A penchant for pensions
Everyone needs to get excited about pension saving in 2012, according to Steve Webb, the minister tasked with reinvigorating occupational pensions provision. This is clearly a ‘big ask’ - but then Webb has a big stick with which to beat those employers who fail to pick up on his enthusiasm.
‘Automatic enrolment will begin on time this October, taking up to 10 million people into pension saving - many for the first time ever - and all employers will be part of it,’ he says. Webb’s belief that a new wave of first-time pension savers will be created from this year is borne out by a snapshot of workplace practices revealed by the Gazette’s recent online pensions survey. Auto-enrolment will see many law firms provide a pension scheme to their employees for the first time. Over half of all respondents said that their employer did not currently provide such a scheme, which is perhaps unsurprising given that most of those surveyed worked for businesses employing fewer than 50 people.

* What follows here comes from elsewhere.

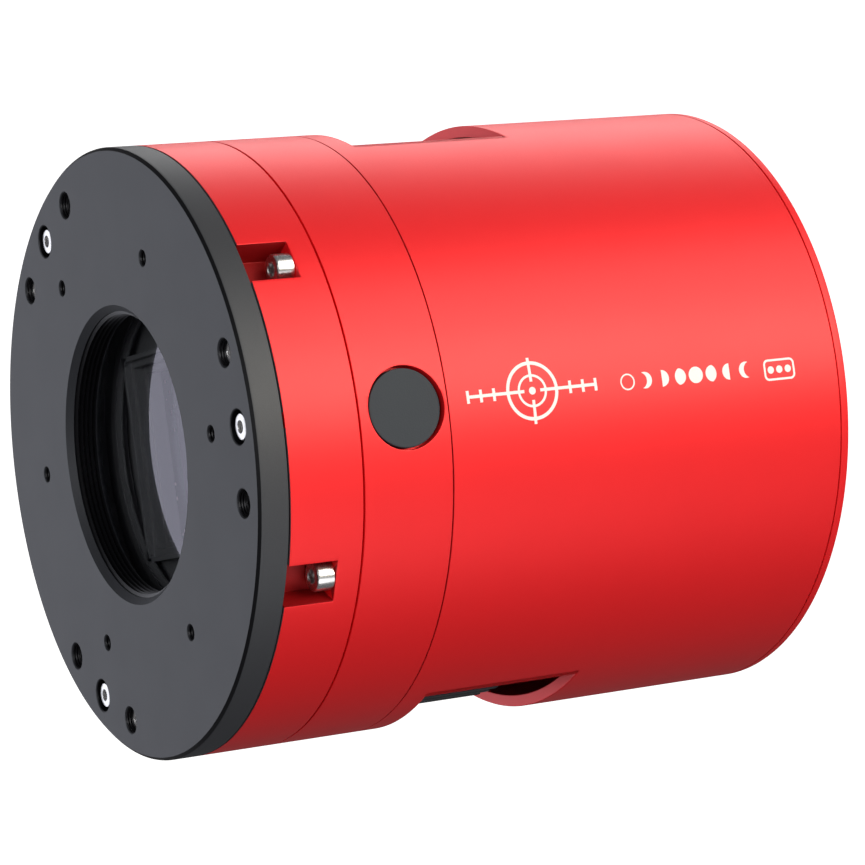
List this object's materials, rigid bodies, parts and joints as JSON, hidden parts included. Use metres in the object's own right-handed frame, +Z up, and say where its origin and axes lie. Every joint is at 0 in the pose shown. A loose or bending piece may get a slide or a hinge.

As Webb has indicated, from October some 10 million employees will start to be enrolled in a pension scheme automatically by their employer. Between that date and 2017, every employer, no matter how small, will have to implement a staff scheme or face the threat of fines and even jail. There are tough penalties for non-compliance. An immediate fixed penalty of £400 is followed by escalating sanctions, ranging from fines of £10,000 a day for firms with over 500 staff, to £50 a day for those with four staff or fewer. The penalty for persistent non-compliance is up to two years in prison, while ‘prohibited recruitment conduct’, such as trying to persuade staff to opt out, also carries swingeing fixed penalties. Yet less than one-third of small firms know their ‘staging date’, according to research by the Chartered Institute of Personnel and Development. This is the date at which employers could be prosecuted if they do not have a scheme in place; and pensions experts are warning that it will take at least a year of planning ahead of that staging date to implement a suitable scheme.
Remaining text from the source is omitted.